*STATED EXERCISE*
Repeat the entire listing exactly as written.

============

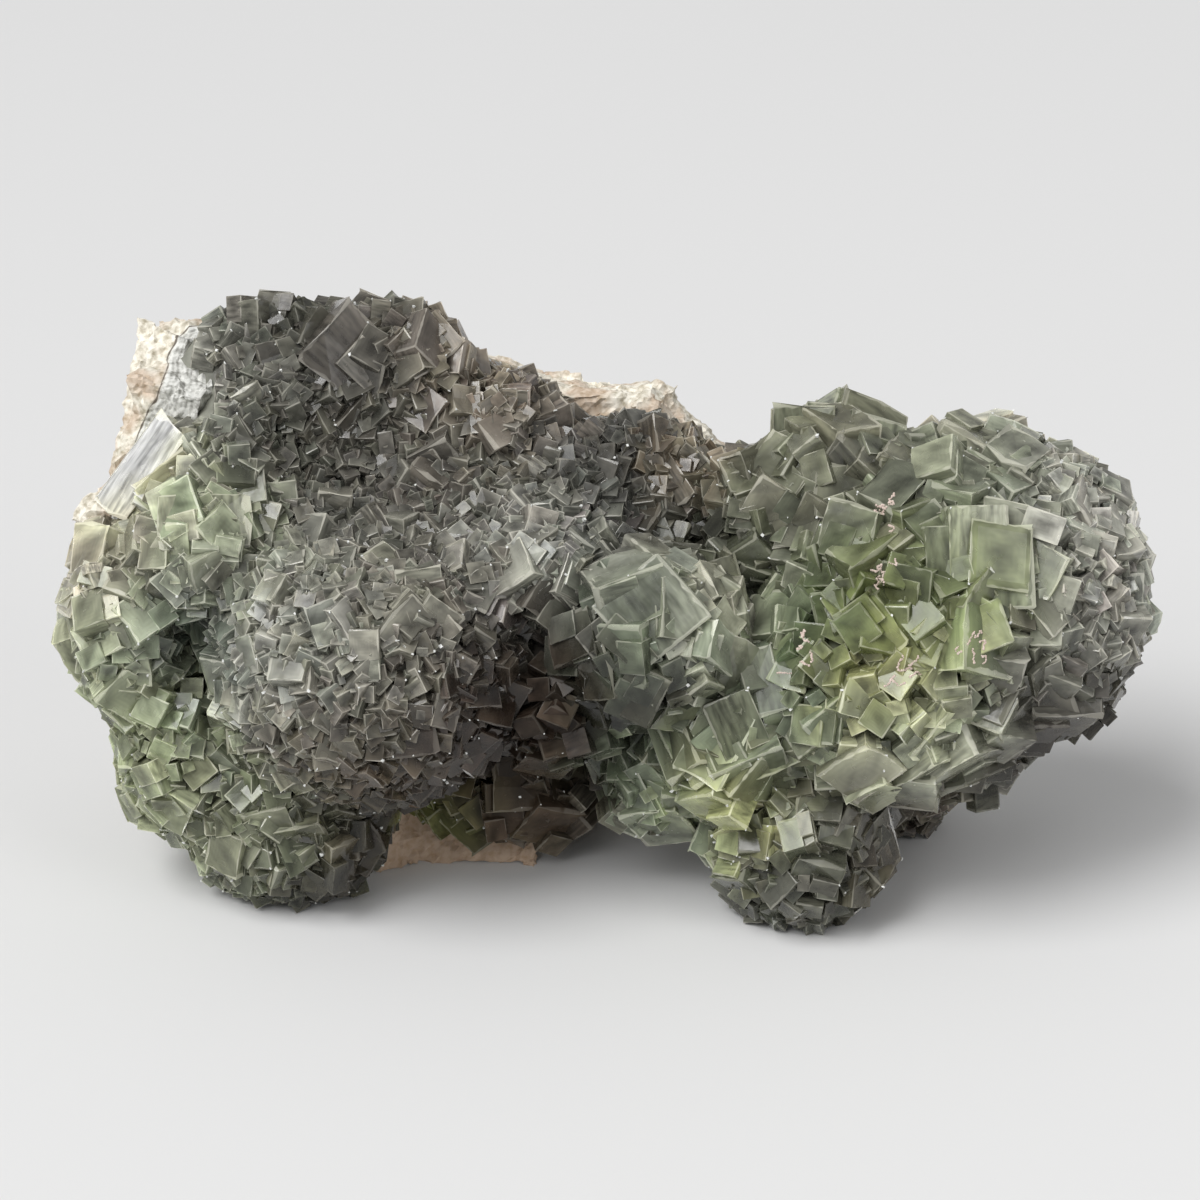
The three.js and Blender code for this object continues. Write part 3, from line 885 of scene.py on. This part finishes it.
def sparkling_chips():
    """Tiny flakes on the outer corners of the cubes."""
    corners = np.concatenate([to_draft(corners_of(piece.data)) for piece in druses])
    corners = corners[chance.choice(len(corners), CORNERS_TRIED * CHIP_COUNT, replace=False)]
    corners = corners[skin_distance(corners) > CHIP_LEVEL][:CHIP_COUNT]
    corners = corners[corners[:, 2] > REST_HEIGHT + CHIP_FLOOR_GAP]
    count = len(corners)
    turns = frames_about(outward(corners), chance.uniform(0, 2 * math.pi, count))
    sizes = chance.uniform(*CHIP_SIDES, (count, 3)) * chance.uniform(*CHIP_SHRINK, (count, 1))
    piece, _ = mesh_of_copies("sparkling_chips", [copies_of("chip", corners, turns, sizes, np.ones(count))])
    return piece


chips = sparkling_chips()
print("chips", len(chips.data.polygons), "faces")

# %% [markdown]
# A little pinkish clay sticks in a few gaps of the round lobe, in short crooked threads. Curves with a
# round section would leave the cubes at every step between them. So each thread is a row of tiny balls,
# and each ball lies where a look straight down meets a cube.

# %% Clay threads
CLAY_PLACES = ((47, -20, 67.5), (60, -25.5, 57), (34.5, -23, 54), (48, -12.5, 73), (50, -28, 53))
THREADS_PER_PLACE = 6
BALLS_PER_THREAD = 9
BALL_RADIUS = 0.22  # mm
BALL_SIZES = (0.6, 1.3)  # of that radius
BALL_STEP = 0.3  # mm from one ball of a thread to the next
THREAD_SCATTER = 1.2  # mm from the clay's place to where a thread starts
THREAD_BEND = 0.8  # radians that a thread turns from ball to ball
LOOK_HEIGHT = 12  # mm above the clay's place, from which the cubes are looked for


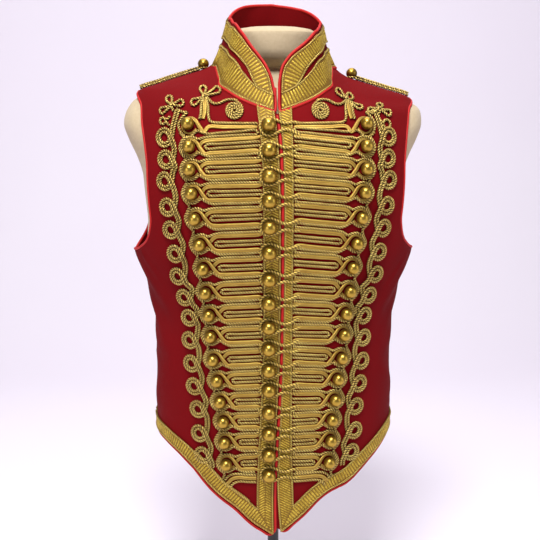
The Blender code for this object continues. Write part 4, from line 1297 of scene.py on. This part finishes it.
def edge_routes(near, far, place):
    """Routes of the two fine cords that bind a lace's edges, a millimetre in from its lines."""
    wide = np.linalg.norm(far - near, axis=1)[:, None]
    lines = (line + (other - line) / wide for line, other in ((near, far), (far, near)))
    return [route_on(place, np.column_stack([line, np.full(len(line), LAID)])) for line in lines]


def front_tape(side):
    """The two lines of a front's lace: down the front edge, round the point and along the hem."""
    z = np.linspace(757, 190, 120)
    near = np.column_stack([smooth(z, FRONT_EDGE) + side * smooth(z, LACE_NEAR[side]), z])
    z = np.linspace(765 if side == RIGHT else 762, 190, 120)
    far = np.column_stack([side * smooth(z, LACE_FAR[side]), z])
    turns = np.linspace(6.0, 88.6, 60)
    hem = hem_height(side, turns)
    cut = np.column_stack([[ring_length(math.radians(t), v) for t, v in zip(turns, hem)], hem])
    cut = np.vstack([cut[0] + unit(cut[0] - cut[1]) * 45, cut])
    low, high = moved(cut, HEM_MARGIN), moved(cut, HEM_MARGIN + HEM_LACE)
    mirror = np.array((side, 1))
    arms = [cut_where_crossed(near, low * mirror), cut_where_crossed(far, high * mirror)]
    down = [evenly(arm[0], 150) for arm in arms]
    along = [evenly(arm[1], 60) for arm in arms]
    return down, along


def back_hem_tape():
    shares = np.concatenate([np.linspace(0.985, 0, 30), np.linspace(0, -0.985, 30)[1:]])
    hem = smooth(90 * np.abs(shares), BACK_HEM)
    s = np.array([ring_length(math.pi - QUARTER * abs(v), z) for v, z in zip(shares, hem)])
    full = np.array([ring_length(math.pi, z) for z in hem])
    s = np.where(shares >= 0, s, 2 * full - s)
    return np.column_stack([s, hem + HEM_MARGIN]), np.column_stack([s, hem + HEM_MARGIN + HEM_LACE])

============

*OUTPUT BELOW*
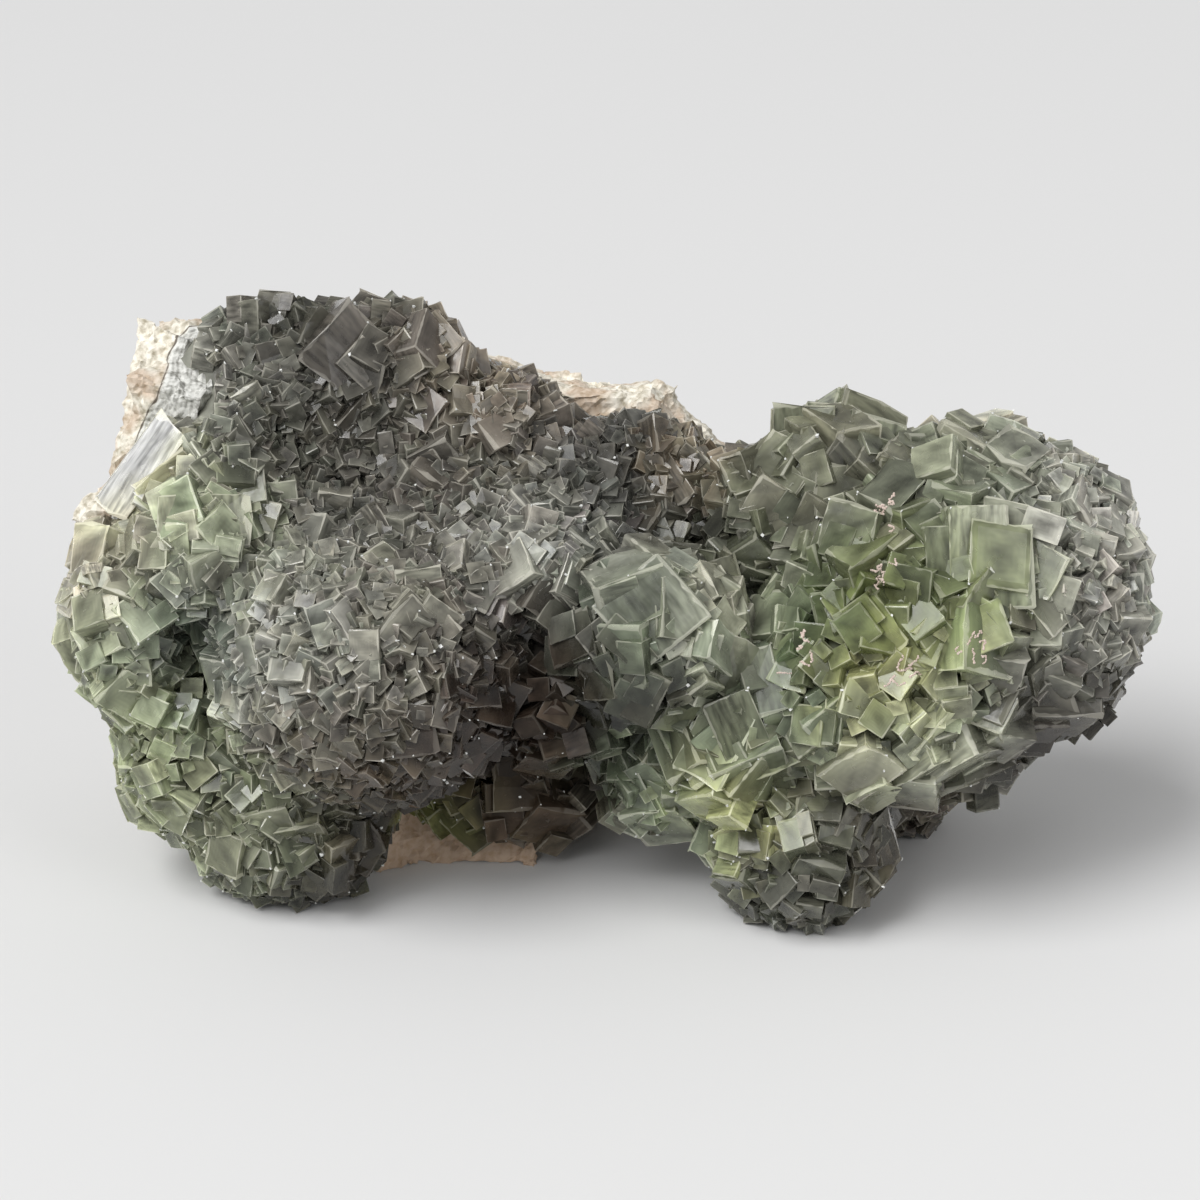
The three.js and Blender code for this object continues. Write part 3, from line 885 of scene.py on. This part finishes it.
def sparkling_chips():
    """Tiny flakes on the outer corners of the cubes."""
    corners = np.concatenate([to_draft(corners_of(piece.data)) for piece in druses])
    corners = corners[chance.choice(len(corners), CORNERS_TRIED * CHIP_COUNT, replace=False)]
    corners = corners[skin_distance(corners) > CHIP_LEVEL][:CHIP_COUNT]
    corners = corners[corners[:, 2] > REST_HEIGHT + CHIP_FLOOR_GAP]
    count = len(corners)
    turns = frames_about(outward(corners), chance.uniform(0, 2 * math.pi, count))
    sizes = chance.uniform(*CHIP_SIDES, (count, 3)) * chance.uniform(*CHIP_SHRINK, (count, 1))
    piece, _ = mesh_of_copies("sparkling_chips", [copies_of("chip", corners, turns, sizes, np.ones(count))])
    return piece


chips = sparkling_chips()
print("chips", len(chips.data.polygons), "faces")

# %% [markdown]
# A little pinkish clay sticks in a few gaps of the round lobe, in short crooked threads. Curves with a
# round section would leave the cubes at every step between them. So each thread is a row of tiny balls,
# and each ball lies where a look straight down meets a cube.

# %% Clay threads
CLAY_PLACES = ((47, -20, 67.5), (60, -25.5, 57), (34.5, -23, 54), (48, -12.5, 73), (50, -28, 53))
THREADS_PER_PLACE = 6
BALLS_PER_THREAD = 9
BALL_RADIUS = 0.22  # mm
BALL_SIZES = (0.6, 1.3)  # of that radius
BALL_STEP = 0.3  # mm from one ball of a thread to the next
THREAD_SCATTER = 1.2  # mm from the clay's place to where a thread starts
THREAD_BEND = 0.8  # radians that a thread turns from ball to ball
LOOK_HEIGHT = 12  # mm above the clay's place, from which the cubes are looked for


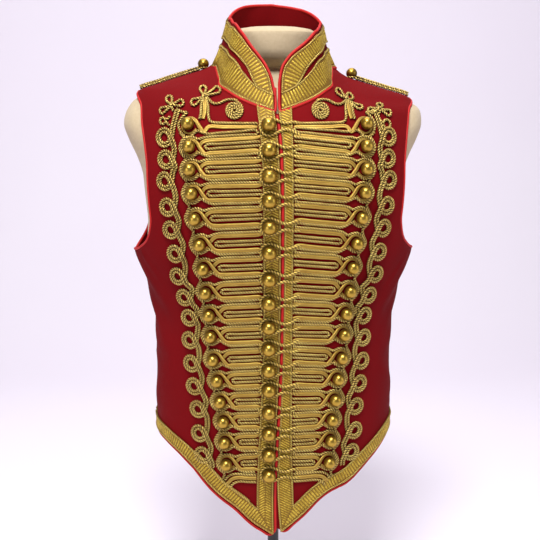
The Blender code for this object continues. Write part 4, from line 1297 of scene.py on. This part finishes it.
def edge_routes(near, far, place):
    """Routes of the two fine cords that bind a lace's edges, a millimetre in from its lines."""
    wide = np.linalg.norm(far - near, axis=1)[:, None]
    lines = (line + (other - line) / wide for line, other in ((near, far), (far, near)))
    return [route_on(place, np.column_stack([line, np.full(len(line), LAID)])) for line in lines]


def front_tape(side):
    """The two lines of a front's lace: down the front edge, round the point and along the hem."""
    z = np.linspace(757, 190, 120)
    near = np.column_stack([smooth(z, FRONT_EDGE) + side * smooth(z, LACE_NEAR[side]), z])
    z = np.linspace(765 if side == RIGHT else 762, 190, 120)
    far = np.column_stack([side * smooth(z, LACE_FAR[side]), z])
    turns = np.linspace(6.0, 88.6, 60)
    hem = hem_height(side, turns)
    cut = np.column_stack([[ring_length(math.radians(t), v) for t, v in zip(turns, hem)], hem])
    cut = np.vstack([cut[0] + unit(cut[0] - cut[1]) * 45, cut])
    low, high = moved(cut, HEM_MARGIN), moved(cut, HEM_MARGIN + HEM_LACE)
    mirror = np.array((side, 1))
    arms = [cut_where_crossed(near, low * mirror), cut_where_crossed(far, high * mirror)]
    down = [evenly(arm[0], 150) for arm in arms]
    along = [evenly(arm[1], 60) for arm in arms]
    return down, along


def back_hem_tape():
    shares = np.concatenate([np.linspace(0.985, 0, 30), np.linspace(0, -0.985, 30)[1:]])
    hem = smooth(90 * np.abs(shares), BACK_HEM)
    s = np.array([ring_length(math.pi - QUARTER * abs(v), z) for v, z in zip(shares, hem)])
    full = np.array([ring_length(math.pi, z) for z in hem])
    s = np.where(shares >= 0, s, 2 * full - s)
    return np.column_stack([s, hem + HEM_MARGIN]), np.column_stack([s, hem + HEM_MARGIN + HEM_LACE])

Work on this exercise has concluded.